In contrast, PostgreSQL is a complete integrated database server with a single storage engine. You can improve performance by tweaking parameters in postgresql.conf, and tweaking your queries and transactions. The PostgreSQL documentation goes into detail on fine-tuning performance.
Both MySQL and PostgreSQL are very configurable and can tuned to optimize performance for different tasks. Both support extensions for added functionality.
A common misconception is that MySQL is easier to learn than PostgreSQL. Relational database management systems are all complex, finicky beasts, and these two have comparable learning curves.
Standards CompliancePostgreSQL aims for SQL standards compliance (the current standard is ANSI-SQL:2008). MySQL is mostly SQL-compliant, but also has its own extensions and support for non-SQL features, which are documented in the reference manual. There are pros and cons to each approach. Standards adherence makes life easier for database admins, database developers, and application developers, because it means they have only one standard to learn, a common set of features and commands to use and support, and their code is portable.
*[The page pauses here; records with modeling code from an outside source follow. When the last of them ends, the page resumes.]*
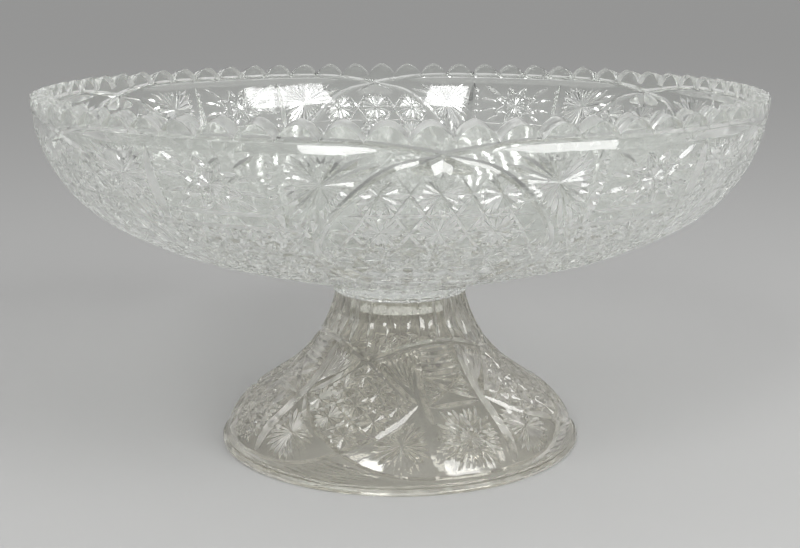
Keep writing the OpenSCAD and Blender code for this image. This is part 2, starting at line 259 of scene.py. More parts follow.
SEAT_GAP = 0.08
bowl_blank = turned("bowl_blank", (
    [(0, STAND_H - PLUG_H), (PLUG_R, STAND_H - PLUG_H), (PLUG_R, STAND_H)]
    + collar_out.points[:-1]
    + rows(bowl_out, COLLAR_EDGE_S, RIM_S, 34)
    + rows(bowl_in, bowl_in.walked[-1], 0, 22)
    + [(0, floor_z)]))
stand_blank = turned("stand_blank", (
    foot_edge
    + rows(stand_out, 2.7, NECK_S, 22)[:-1]
    + [(NECK_R, STAND_H - SEAT_GAP), (BORE_R, STAND_H - SEAT_GAP), (BORE_R, STAND_H - BORE_H)]
    + rows(stand_in, stand_in.walked[-1], 0, 20)))
for blank in (bowl_blank, stand_blank):
    bpy.context.scene.collection.objects.link(blank)
    print(blank.name, len(blank.data.polygons), "faces")

# %% [markdown]
# A mitre cut is a canoe: a V section that grows from nothing, runs deep and dies away again. Each cut is
# its own small closed mesh that follows the glass through a few stations. The wheel's V has the same
# slope everywhere, so a shallow end is also a narrow end, which is what makes the ends pointed.

# %% Make one cut
LIFT = 0.7      # how far a cutter stands out of the glass, mm


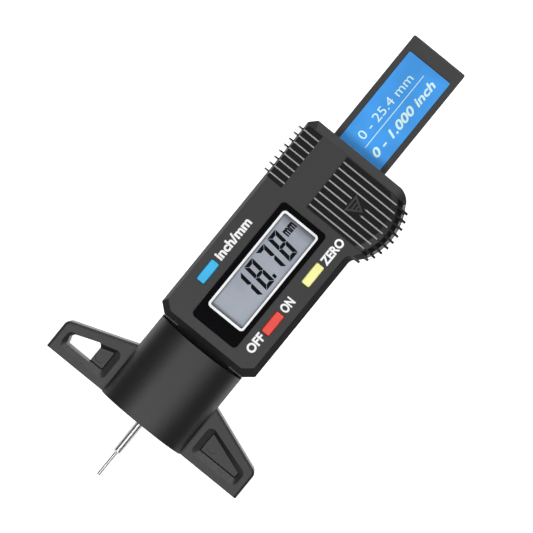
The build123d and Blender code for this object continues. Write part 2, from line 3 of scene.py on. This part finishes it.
import bmesh
import bpy
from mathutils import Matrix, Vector


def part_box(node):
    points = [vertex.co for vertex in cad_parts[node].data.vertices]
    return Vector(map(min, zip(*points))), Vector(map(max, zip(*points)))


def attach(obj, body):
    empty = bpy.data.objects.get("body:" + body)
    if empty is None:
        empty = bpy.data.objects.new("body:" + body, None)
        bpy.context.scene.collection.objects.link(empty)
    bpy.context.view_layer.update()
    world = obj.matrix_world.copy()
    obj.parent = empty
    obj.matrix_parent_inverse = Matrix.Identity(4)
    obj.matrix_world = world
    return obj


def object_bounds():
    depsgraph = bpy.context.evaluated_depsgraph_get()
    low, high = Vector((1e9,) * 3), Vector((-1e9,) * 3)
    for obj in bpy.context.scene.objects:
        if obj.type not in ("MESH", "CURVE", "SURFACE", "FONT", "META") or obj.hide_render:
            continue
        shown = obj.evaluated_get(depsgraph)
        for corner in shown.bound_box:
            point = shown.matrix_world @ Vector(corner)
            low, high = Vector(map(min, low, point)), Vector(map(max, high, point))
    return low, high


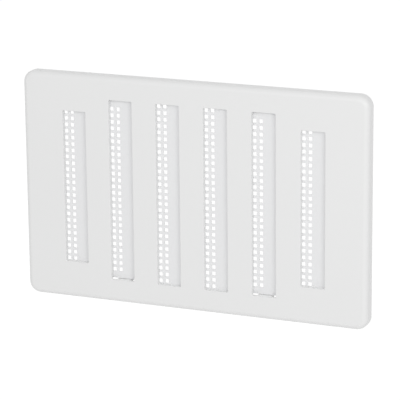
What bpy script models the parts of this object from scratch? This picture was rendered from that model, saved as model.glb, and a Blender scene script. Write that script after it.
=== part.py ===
# Hit and miss vent: a slotted cover that slides sideways over a fixed back plate.
# The back plate carries six strips of moulded insect mesh with blank bars between them,
# so the cover's slots stand over mesh when open and over blank bars when shut.
# The wall is the plane Y = 0, the room is towards -Y and +X is the viewer's right.
# The origin is the middle of the back plate's lower edge, on the wall.

from math import copysign, radians

import bmesh
import bpy
from mathutils import Matrix

mm = 0.001

# Insect mesh: rows and columns of square holes in each strip
hole_pitch = 4.7 * mm
hole_size = 2.7 * mm
mesh_columns = 4
mesh_rows = (24, 26, 28, 28, 26, 24)
hooked_strips = (1, 4)  # these strips leave room for the cover's hooks at both ends
outer_strips = (0, 5)
panel_thickness = 1.4 * mm

# Slots in the cover
slot_side_margin = 0.5 * mm  # mesh strip's side to the slot's side, vent open
slot_end_margin = 0.85 * mm  # last row of holes to the slot's end
outer_slot_end_margin = 0.1 * mm  # the same in the two outermost slots
slot_corner_radius = 0.8 * mm
slot_edge_chamfer = 0.4 * mm
shut_overlap = 1.4 * mm  # how much wider a blank bar is than the slot it shuts
lip_wall = 1.5 * mm
lip_depth = 3.4 * mm  # cover's front face to the rear edge of the lips round the slots

# Cover
cover_side_margin = 31.1 * mm  # outermost slot to the cover's side
cover_end_margin = 16.85 * mm  # tallest slot to the cover's top or bottom
cover_corner_radius = 8.5 * mm
cover_edge_radius = 4 * mm
cover_wall = 2 * mm
cover_depth = 9.5 * mm
wall_gap = 0.5 * mm  # cover's rim to the wall
slide_from_middle = 1.3 * mm  # where the cover stands in its travel, right of half open

# Hooks that hold the cover to the back plate
hook_width = 10.4 * mm
hook_thickness = 1.6 * mm
hook_root = 0.5 * mm  # how far the hook runs into the cover's wall
hook_advance = 0.4 * mm  # slot's end to the hook's inner face, towards the slot's middle
barb_reach = 1.1 * mm
barb_catch = 0.6 * mm  # how far the barb passes behind the back plate
barb_flat = 0.6 * mm
barb_length = 2 * mm

# Back plate
plate_corner_radius = 8 * mm
flange_wall = 2 * mm
bar_rib_thickness = 1.5 * mm
bar_rib_depth = 2.5 * mm
boss_radius = 4.5 * mm
boss_inset = 2.5 * mm  # screw boss to the flange
screw_hole_radius = 2.2 * mm
screw_head_radius = 4.1 * mm

# Clearances between the cover and the back plate
running_clearance = 0.3 * mm
guide_clearance = 0.3 * mm
stop_clearance = 0.3 * mm
side_clearance = 1 * mm
hook_clearance = 0.7 * mm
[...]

This adds up to savings in time and effort, and freedom from vendor lock-in.
Arguments in favor of using non-compliant customizations include freedom to quickly roll out useful new features, rather than waiting for them to work through the standards process. ANSI/ISO standards change and evolve, so standards compliance is a moving target anyway; the big-name RDBMSes, such as Microsoft SQL Server, Oracle, and IBM’s DB2 are only partially compliant. Many of the MySQL’s customizations are not exactly game-changers; for example, the differences in the way single and double quotes and escape characters behave in MySQL don’t seem worth the bother or the potential for errors. MySQL adds even more complexity by supporting multiple SQL modes, such as ANSI, to conform more closely to standard traditional SQL for strict data input checking and various other strict and relaxed data-checking modes.